Les inconnus me lancent: «Maykoun bass… Allah ychafi». Un taxi s’est arrêté spontanément devant moi: «Oustad, je te dépose quelque part?». Un «kwella» (sniffeur de colle), qui terrorise habituellement tout le quartier, m’a même grommelé quelque chose comme: «H’tiramati (mes respects)».

Les vieux me gratifient d’un Khoya, Chrif, Oustad, l’Mardi (le béni). Les jeunes me disent Ammo ou Ammi (une spécialité maghrébine qui veut dire «mon oncle»), L’walid. L’un d’eux m’a lancé un «L’Haj !» qui a manqué de me faire trébucher!

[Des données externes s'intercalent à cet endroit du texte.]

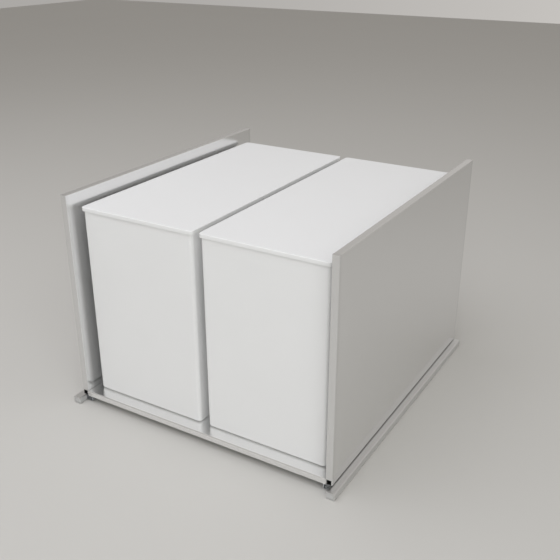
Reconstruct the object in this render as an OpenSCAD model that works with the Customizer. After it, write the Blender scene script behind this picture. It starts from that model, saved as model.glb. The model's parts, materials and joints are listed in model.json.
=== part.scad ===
// Pull-out laundry hamper for the bottom of a kitchen or utility cabinet.
// Two lidded bins stand on a sheet tray between two tall double-wall sides,
// and the whole drawer runs out on a pair of low full-extension ball runners.
// +Z is up, the drawer pulls out towards -Y, and the origin is on the cabinet
// floor, midway between the rails and midway along them.

/* [Cabinet fit] */
// Width over the two rails, 1 mm less than the inside of the cabinet
rail_span = 467; // [417:1:567]
// Length of a rail, front to back
rail_length = 496; // [446:1:546]
// Length of the rail that shows in front of the sides
rail_front_reach = 12; // [8:1:30]

/* [Fixed rails] */
// Height of a rail over the cabinet floor
rail_height = 11.5; // [11.2:0.1:13]
// Sheet thickness of a rail
rail_sheet = 1.2; // [1:0.1:1.4]
// Width of a rail's top flange
rail_top_w = 12.5; // [11.5:0.1:13.5]
// Outside radius of the bends in a rail
rail_bend_r = 1.6; // [1.5:0.1:1.8]
// Width of the screw flange on the cabinet floor
screw_flange_w = 42; // [40:1:60]
// How far the screw flange starts behind the rail's front end
screw_flange_setback = 30; // [20:1:50]
// Diameter of the screw holes in that flange
screw_hole_d = 4.5; // [4:0.1:5.5]
// Distance of the screw holes from the flange's inner edge
screw_hole_edge = 7; // [6:0.5:9]
// Distance of the front screw hole from the rail's front end
screw_first = 70; // [60:1:90]
// Distance of the middle screw hole from the rail's front end
screw_middle = 260; // [200:1:300]
// Distance of the rear screw hole from the rail's rear end
screw_last = 36; // [24:1:60]
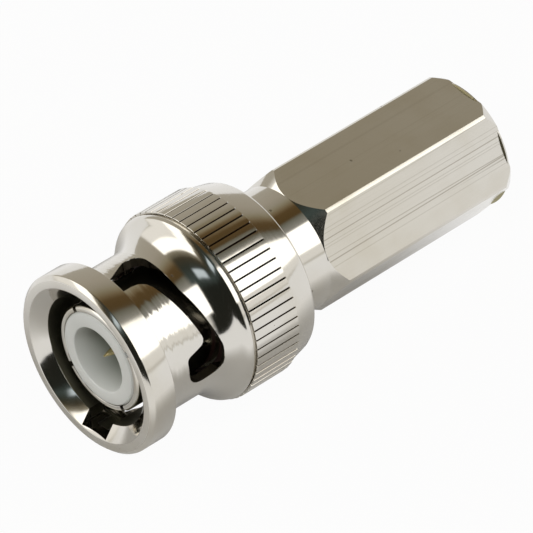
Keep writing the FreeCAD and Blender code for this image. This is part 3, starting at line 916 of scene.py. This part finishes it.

Au bistrot, un fidèle m’a fait un clin d’œil avant de s’exclamer: «Mais, Khoya, si tu te présentes aux élections, sache que l’on est tous avec toi!». Donc, si jamais mes amis (qui sont nombreux) dans les partis politiques, à gauche et à droite, sans oublier ceux qui ne sont nulle part, cherchent un bouche-trou pour boucler la liste définitive des fameuses «tazkiyates»…

Oui, c’est vrai, j’en rajoute. Comme tout bon Marocain soudain confronté à un problème nouveau, mais avec l’improbable possibilité de retourner la situation en sa faveur, j’en profite. Je deviens opportuniste. Je n’ai pas à faire beaucoup d’efforts pour passer avant les autres, pour être mieux servi, plus choyé, pour me sentir privilégié, important. Je profite, je profite.

Tout le monde y va de son conseil d’ami ou d’expert. Des conseils utiles, sincères, parfois contradictoires: Il faut marcher… Non, il ne faut surtout pas marcher…

Tout le monde a surtout un avis sur l’origine de mon problème: C’est le poids… Le mauvais œil… Les trous dans les rues de Casablanca…

Mon médecin, qui a le sens de l’humour, m’a donné un autre conseil: changer de lunettes… pour mieux voir où mettre les pieds.

Alors voilà. Comme j’ai le vent en poupe et que tout me sourit en ce moment, j’espère croiser le moqaddem de mon quartier (on le dit en congé mais je n’en crois pas un mot, avez-vous déjà entendu parler d’un moqaddem en congé?). J’ai des documents administratifs à lui demander. C’est le moment ou jamais. Avec de la chance, il me ramènera toute la paperasse pour que je signe à la maison, bien calé dans mon canapé-lit…

Un rêve d’enfant !

(Je dédie ce billet décalé et légèrement euphorique à toutes les personnes souffrant d’un handicap moteur, provisoire ou permanent, et qui souffrent en silence).